Celebrating motherhood has to be more than the activities of one day in the year. We all had mothers, so it would be nice if we could make their lives better. Take a look at the UN Millennium Development Goals and you'll see that every step we take to fulfilling those goals is a meaningful improvement in the lives of mothers--poverty & hunger, education, gender equality, combat HIV/AIDS, maternal health, etc.
Honoring motherhood begins with treating women better.
The following is from my last year's post, but I think it's worth repeating:

Motherhood cannot be separated from the condition of women in the world today.
UK's The Independent has a great article about that condition.

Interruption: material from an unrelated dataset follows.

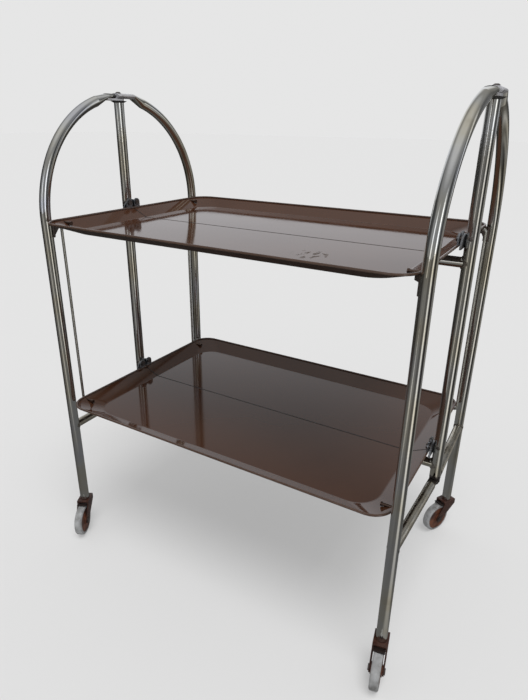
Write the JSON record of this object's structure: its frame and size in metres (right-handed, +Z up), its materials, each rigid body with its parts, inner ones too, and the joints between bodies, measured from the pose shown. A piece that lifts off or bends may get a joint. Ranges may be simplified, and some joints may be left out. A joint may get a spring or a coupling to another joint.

The British government in cooperation with human rights groups have found some very disturbing facts:
- Two-thirds of the world's 800 million illiterate adults are women as girls are not seen as worth the investment, or are busy collecting water or firewood or doing other domestic chores.
- Two million girls aged from five to 15 join the commercial sex market every year.
- Domestic violence kills and injures more people in the developing world than war, cancer or traffic accidents.
- Seventy per cent of the world's poorest people are women.
- Violence against women causes more deaths and disabilities among women aged 15 to 44 than cancer, malaria, traffic accidents or war.
- Women produce half the world's food, but own less than two per cent of the land.
- Of the more than one billion people living in extreme poverty, 70 per cent are women.
- Almost a third of the world's women are homeless or live in inadequate housing.
- Half of all murdered women are killed by their current or former husbands or partners.
- Every minute a woman dies as a result of pregnancy complications.
- Women work two-thirds of the world's working hours, yet earn only a tenth of its income.
- One woman in three will be raped, beaten, coerced into sex or otherwise abused in her lifetime.
- 43 million girls are not able to go to school.
- In 2007, one million HIV-positive women died of AIDS-related illnesses because they could not get the drugs they needed.
- Human Rights Watch, in reports on 15 countries including Afghanistan, Brazil, Morocco, Papua New Guinea, Togo and South Africa, has identified violence against schoolgirls, child domestic workers and those in conflict with the law as on the rise.
- Women across the developing world are the victims of systematic abuse.